Antonia told us about Sarah – her strength, her fight for justice, her heart of forgiveness – before we entered the church. 16th Street Baptist Church tours are one hour long. Guides give no space to the perpetrators. Instead, they focus on the church, on its place as the first Black church in Birmingham, on its role in the Civil Rights Movement, on how the little country of Wales connected with Birmingham to create the Black Christ Window, on how ministry still reaches the pews every weekend.
Kelly Ingram Park
Nearby is Kelly Ingram Park, where Four Spirits, a sculpture memorializing Denise McNair, Carole Robertson, Cynthia Wesley, and Addie Mae Collins, directly faces 16th Street Baptist Church. Throughout the park, along flat, wide sidewalk paths, are more emotions expressed through metal statues, from the helplessness of a young foot soldier to the hope resonating across MLK’s face.
Antonia led us through it all, educating us about the Children’s Crusade (and the young people who took part). We listened to a dial-in audio tour (205-307-5455), its sharp sounds and descriptions thrusting us into the past like time machine.

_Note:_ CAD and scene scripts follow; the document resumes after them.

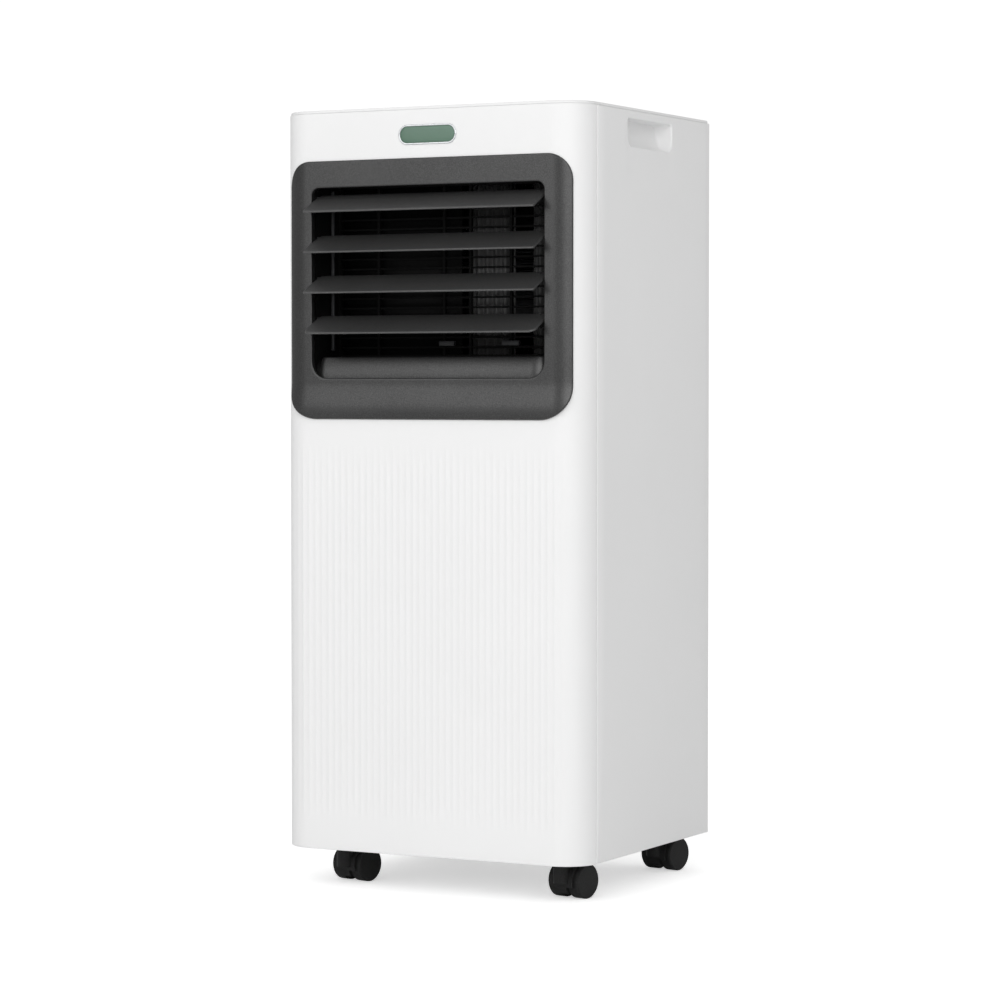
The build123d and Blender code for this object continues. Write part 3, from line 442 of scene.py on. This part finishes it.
def front_moulding():
    """Skin: outline at s, pushed in by the flute depth, rolled in at all four edges."""
    s, z = front_columns(), front_rows()
    ss, zz = np.meshgrid(s, z)
    fade = smooth(zz, FLUTE_Z[0], FLUTE_Z[1]) * (1 - smooth(zz, FLUTE_Z[2], FLUTE_Z[3]))
    inset = flute_depth(ss) * fade
    inset = inset + seam_drop(S_END - np.abs(ss)) + ease(zz - BASE_Z, EDGE_R) + ease(TOP_Z - zz, TOP_R)
    points = on_front(ss, zz, -inset)
    faces = quads(len(z), len(s))
    mid_s = ((ss[:-1, :-1] + ss[1:, 1:]) / 2).ravel()
    mid_z = ((zz[:-1, :-1] + zz[1:, 1:]) / 2).ravel()
    hidden = in_window(mid_s, mid_z, BEZEL_S - COVERED, bezel_lo[2] + COVERED, bezel_hi[2] - COVERED,
                       FRAME_R_TOP - COVERED, FRAME_R_LOW - COVERED)
    obj = piece("front_moulding", points, [faces[~hidden]], "cabinet", white_abs,
                ["front_panel"], toward=(0, -1, 0))
    flutes = int(2 * (S_END - FLUTE_FREE) / FLUTE_PITCH)
    print("front moulding: %d flutes, %d faces" % (flutes, (~hidden).sum()))
    return thicken(obj, 2.4 * MM)


front_moulding()

# %% [markdown]
# Frames, pockets and badges share one construction: nested rounded rectangles with the same
# number of points, each with its own size, corner radii and height, joined ring to ring. The
# corners are quarter circles, so a ring stays smooth however small it gets.

# %% Rounded rectangle rings
def ring(u0, u1, v0, v1, r_low, r_high, turn=10, side=6):
    """Closed outline in (u, v), counter-clockwise from the low right corner, with two corner radii."""
    corners = [(u1 - r_low, v0 + r_low, r_low, -90), (u1 - r_high, v1 - r_high, r_high, 0),
               (u0 + r_high, v1 - r_high, r_high, 90), (u0 + r_low, v0 + r_low, r_low, 180)]
    arcs = []
    for cu, cv, r, start in corners:
        a = np.radians(start + np.linspace(0, 90, turn))
        arcs.append(np.stack([cu + r * np.cos(a), cv + r * np.sin(a)], axis=-1))
    out = []
    for k, arc in enumerate(arcs):
        nxt = arcs[(k + 1) % 4][0]
        t = np.linspace(0, 1, side + 2)[1:-1, None]
        out += [arc, arc[-1] * (1 - t) + nxt * t]
    return np.concatenate(out)


def loft(rings_3d, cap_start=False, cap_end=False):
    """Points and faces of rings joined in order, with optional fan caps."""
    n = len(rings_3d[0])
    points = np.concatenate(rings_3d)
    faces = [quads(len(rings_3d), n, ring=True)]
    k = np.arange(n)
    if cap_start:
        points = np.concatenate([points, rings_3d[0].mean(axis=0, keepdims=True)])
        faces.append(np.stack([np.full(n, len(points) - 1), (k + 1) % n, k], axis=-1))
    if cap_end:
        points = np.concatenate([points, rings_3d[-1].mean(axis=0, keepdims=True)])
        last = (len(rings_3d) - 1) * n
        faces.append(np.stack([np.full(n, len(points) - 1), last + k, last + (k + 1) % n], axis=-1))
    return points, faces

# %% [markdown]
# The outlet frame is a ring between the outer outline, which reaches a little way round both
# corners, and the opening. It stands 1.4 mm proud with eased edges, turns back into the opening,
# and its lower band swells forward like a chin, which is why that band is the brightest part.

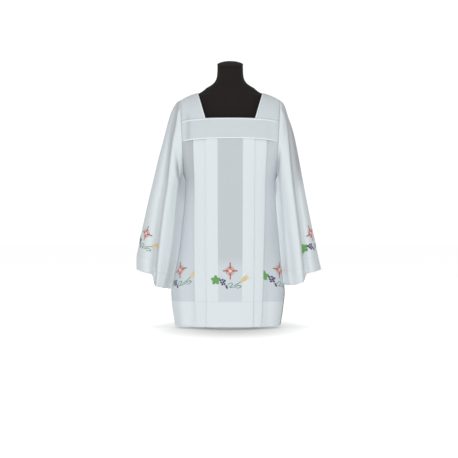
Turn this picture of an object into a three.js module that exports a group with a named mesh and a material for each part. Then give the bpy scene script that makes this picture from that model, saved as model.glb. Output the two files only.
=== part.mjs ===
import * as THREE from "three";

// Millimetres, Z up, front towards -Y. The origin is the centre of the base's underside.

// Cloth
const CLOTH = 1.1; // one layer
const PLEATED_CLOTH = 1; // one layer where it lies in pleats
const HEM_EXTRA = 0.3; // added to the wall where the cloth is turned up
const SEAM = 0.35; // space between two sewn edges
const TAPE = 1; // thickness of a tape or a binding
const TAPE_LIFT = 0.3; // space under a tape
const TAPE_WIDTH = 7;
const TAPE_SHORT = 2.5; // a tape ends this far before the armhole

// Heights
const CHEST = 747; // the upper body rises from here
const RIDGE = 947; // shoulder line at the centre
const RIDGE_DROP = 39; // fall of the shoulder line at the armhole
const RIDGE_POWER = 3.4;
const UNDERARM = 586;
const ARMHOLE_TOP = { x: 199, z: 908 };
const ARMHOLE_FOOT = { x: 183, z: 586 };
const SKIRT_HEM = 9;
const HEM_LINE = 110;
const SEAM_BEND = 3; // how late the yoke seams turn down towards the armhole

// Yoke and neckline of each face: seam heights at the centre, their fall at the armhole,
// and the neckline's half width at its foot and on the shoulder line.
const YOKE = {
  front: { upper: 832, lower: 751, fall: 12, neckFoot: 98, neckTop: 129, y: -1 },
  back: { upper: 856, lower: 751, fall: 12, neckFoot: 108, neckTop: 129, y: 1 },
};

const table = (columns, rows) =>
  rows.map((row) => Object.fromEntries(columns.map((name, i) => [name, row[i]])));

// Horizontal section of the worn cloth: half widths, depths and squareness by height.
const BODY = table(
  ["z", "left", "right", "front", "back", "power"],
  [
    [4, 218, 198, 148, 142, 2.7],
    [60, 227, 208, 147, 141, 2.7],
    [110, 233, 214, 146, 140, 2.7],
    [140, 235, 217, 145, 139, 2.7],
    [200, 226, 212, 143, 137, 2.75],
    [300, 207, 202, 139, 133, 2.8],
    [400, 196, 194, 135, 129, 2.9],
    [500, 187, 187, 131, 125, 3],
    [586, 183, 183, 128, 121.5, 3.15],
    [600, 184.2, 184.2, 127.5, 121, 3.2],
    [650, 192, 192, 126, 120, 3.4],
    [700, 203, 203, 124, 119, 3.7],
    [747, 212.8, 212.8, 122, 118, 4],
    [770, 212.8, 212.8, 122, 118, 4],
  ],
);

// Distances of the pleats' edges from the centre, and the spacing of their layers, by height.
const PLEATS = table(
  ["z", "left1", "left2", "right1", "right2", "inner", "step"],
  [
    [4, 93, 139, 90.5, 127.5, 46, 3.6],
    [270, 94.5, 146.5, 93.5, 136, 48, 3],
    [500, 96.5, 148, 96, 143, 49, 2.3],
    [760, 98, 148, 97.5, 147, 50, 1.7],
  ],
);
const SKIRT_ROWS = [720, 684, 642, 607, 590, 530, 450, 370, 290, 215, 150, 112, 109, 60];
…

4th Avenue Historic District
The last segment of our tour took us to 4th Avenue Historic District, a place that once thrived and prospered, a place that continues to carry a long-legacy of Black entrepreneurs. It’s being revitalized and preserved thanks in part to Urban Impact.
Antonia guided us to Eddie Kendricks Memorial Park. We passed Carver Theatre, its iconic black paneling jutting above a sign that read Alabama Jazz Hall Of Fame. We strolled by green-awninged businesses and got caught up in the crave-inducing scent of crispy chicken (fun fact: Green Acres, the family-style chain serving up wings and other fried things has a history dating back to the late 1950s).

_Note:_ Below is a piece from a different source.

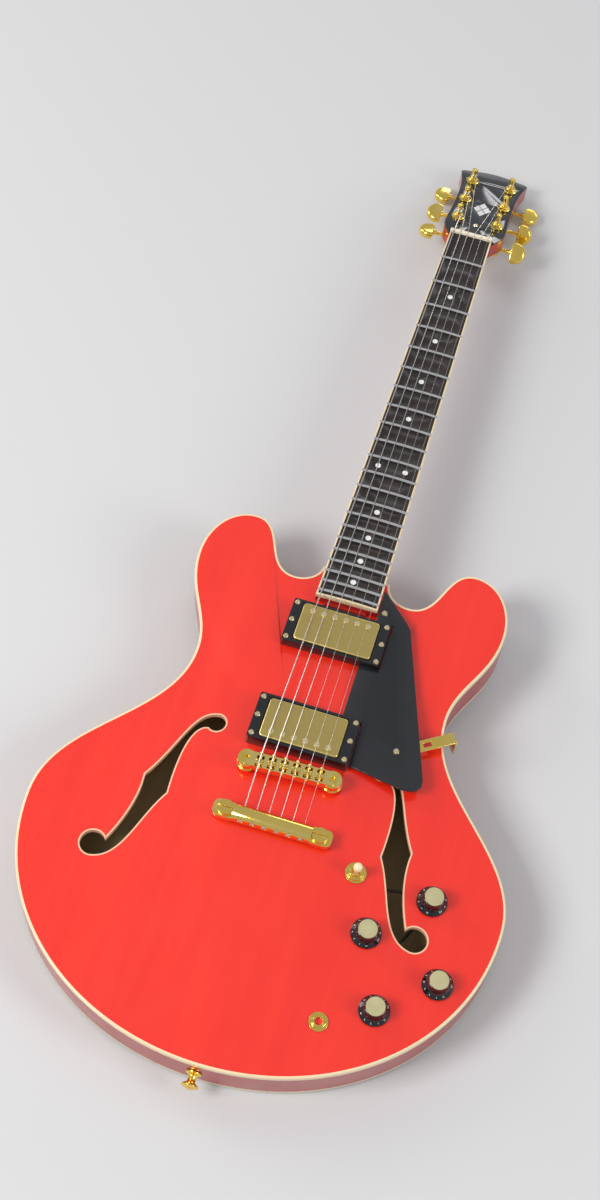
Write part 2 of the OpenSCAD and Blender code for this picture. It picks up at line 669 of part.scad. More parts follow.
module tuner_post(i) {
    color("gold") at_tuner(i) difference() {
        union() {
            translate([0, 0, worm_z]) worm_gear();
            rotate_extrude() polygon([[0, worm_z - 3.6], [pivot_r, worm_z - 3.6], [pivot_r, worm_z],
                [post_r, worm_z], [post_r, waist_lo - 0.6], [waist_r, waist_lo], [waist_r, waist_hi],
                [post_r, waist_hi + 0.6], [post_r, waist_hi + 2.6], [post_r - 0.8, waist_hi + 3.2], [0, waist_hi + 3.2]]);
        }
        translate([0, 0, waist_hi - 1.2]) rotate([0, 90, 0]) cylinder(h = 20, r = 0.8, center = true);
    }
}
// Thread section as [angle from the crest, share of the thread's depth]
thread = [[-56, 0], [-28, 1], [-10, 1], [10, 1], [28, 1], [56, 0], [105, 0], [143, 0], [180, 0], [217, 0], [255, 0]];
thread_steps = 9;
module worm() {
    n = len(thread);
    m = thread_steps * worm_turns;
    pts = [for (j = [0:m]) let (x = worm_lead * worm_turns * (j / m - 0.5)) for (b = thread)
        let (a = b[0] - 90 + 360 * j / thread_steps, r = worm_root + b[1] * (worm_crest - worm_root))
            [x, r * cos(a), r * sin(a)]];
    walls = [for (j = [0:m - 1]) for (i = [0:n - 1]) let (a = j * n, k = (i + 1) % n)
        each [[a + i, a + n + k, a + k], [a + i, a + n + i, a + n + k]]];
    polyhedron(pts, concat(walls, [[for (i = [0:n - 1]) i], [for (i = [n - 1:-1:0]) m * n + i]]), convexity = 10);
}
module key_body() {
    half = worm_lead * worm_turns / 2;
    for (x = [-half - 0.5, half - 0.2])
        translate([x, 0, 0]) rotate([0, 90, 0]) cylinder(h = 0.7, r = worm_crest + 0.15);
    translate([half + 0.2, 0, 0]) rotate([0, 90, 0]) cylinder(h = button_at - button_flat - half + 1, r = key_r);
    translate([-6.4, 0, 0]) rotate([0, 90, 0]) cylinder(h = 6.2 - half, r = pivot_r);
    translate([button_at - button_flat - 2.4, 0, 0]) rotate([0, 90, 0]) cylinder(h = 3, r = 3.2);
}
module key_button() {
    intersection() {
        translate([button_at, 0, 0]) rotate_extrude()
            polygon(concat([[0, -4]], [for (a = [-90:15:90]) [button_r - 3 + 3 * cos(a), 4 * sin(a)]], [[0, 4]]));
        translate([button_at - button_flat, -20, -20]) cube(40);
    }
}
module tuner_key(i) {
    color("gold") at_worm(i) {
        worm();
        mirror([tuner_side(i) < 0 ? 1 : 0, 0, 0]) {
            key_body();
            rotate([key_turn[i], 0, 0]) key_button();
        }
    }
}

// ---- pickups
module pole_places() {
    for (i = [0:5]) translate([pole_pitch * (i - 2.5), 0, 0]) children();
}
module pickup_covers() {
    color("darkgoldenrod") for (k = [0, 1]) at_pickup(k) difference() {
        translate([0, 0, -cover_gap - cover_h]) round_bar(cover_l, cover_w, cover_h, 3.2);
        translate([0, 0, -cover_gap - cover_h - 1])
            round_bar(cover_l - 2 * cover_wall, cover_w - 2 * cover_wall, cover_h - cover_wall + 1, 2.4);
        translate([0, pole_y[k], 0]) pole_places() cylinder(h = 60, r = 2.6, center = true);
    }
}
module pickup_rings() {
    color([0.1, 0.1, 0.1]) for (k = [0, 1]) difference() {
        at_pickup(k) translate([0, 0, ring_top[k] - 30]) difference() {
            round_bar(ring_l, ring_w, 30, 2);
            translate([0, 0, -1]) round_bar(cover_l + 2 * ring_wall_gap, cover_w + 2 * ring_wall_gap, 40, 3.4);
            for (x = [-1, 1]) for (y = [-1, 0, 1])
                translate([x * ring_screw_x, y * ring_screw_y, 0]) cylinder(h = 80, r = 1.5);
        }
        ring_bed(k);
    }
}
// The space under a ring: everything below the plane that clears the arch
module ring_bed(k) {
    y0 = pickup_y[k] - ring_w / 2;
    y1 = pickup_y[k] + ring_w / 2;
    a = atan((top_z([0, y0]) - top_z([0, y1])) / ring_w);
    bow = max([for (t = [0:0.25:1]) top_z([0, y0 + t * ring_w]) - (top_z([0, y0]) * (1 - t) + top_z([0, y1]) * t)]);
    translate([0, y0, top_z([0, y0]) + bow + 0.15]) rotate([-a, 0, 0]) translate([-100, -50, -100]) cube([200, 200, 100]);
}
coil_l = cover_l - 2 * cover_wall - 1;
coil_w = (cover_w - 2 * cover_wall - 1.4) / 2;
coil_h = 10;
module pickup_coils() {
    color([0.25, 0.16, 0.1]) for (k = [0, 1]) at_pickup(k)
        for (s = [-1, 1]) translate([0, s * (coil_w + 0.4) / 2, -cover_gap - cover_wall - seat - coil_h]) difference() {
            round_bar(coil_l, coil_w, coil_h, 3);
            if (s * pole_y[k] > 0)
                translate([0, pole_y[k] - s * (coil_w + 0.4) / 2, 0]) pole_places()
                    cylinder(h = 60, r = 2 + seat, center = true);
        }
}
module pickup_baseplates() {
    color("silver") for (k = [0, 1]) at_pickup(k)
        translate([0, 0, -cover_gap - cover_wall - 2 * seat - coil_h - 1.2]) difference() {
            round_bar(coil_l, cover_w - 2 * cover_wall - 0.6, 1.2, 2);
            translate([0, pole_y[k], 0]) pole_places() cylinder(h = 60, r = 2 + seat, center = true);
        }
}
module pole_screws() {
    color("gold") for (k = [0, 1]) at_pickup(k) translate([0, pole_y[k], 0]) pole_places() {
        difference() {
            union() {
                translate([0, 0, -cover_gap - 18]) cylinder(h = 17.8, r = 2 - 0.5);
                translate([0, 0, -cover_gap - cover_wall]) cylinder(h = cover_wall + 0.6, r = 2.4);
            }
            translate([0, 0, -cover_gap + 1]) cube([6, 0.7, 1.4], center = true);
        }
    }
}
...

Next to Green Acres is Historic 4th Avenue Shirts, our favorite shop in Birmingham. Historic 4th Avenue Shirt’s owners Peggy and Albert are gems who love sharing the history of Birmingham. Past 100% cotton t-shirts (I got my partner one and he practically lives in it – so comfy) are historic photos (framed and pinned onto a gallery wall) and an old school ice cream counter. The atmosphere back here is friendly and inviting. Historic 4th Avenue Shirts leads to a community space and gathering place where people can talk, relax, have dessert, and enjoy a quiet moment with friends and family.
P.S. Historic 4th Avenue Shirts is a pro-literacy organization, so they provide a free book with each purchase!
Civil Rights Institute
I took an Uber on my way back to downtown Birmingham.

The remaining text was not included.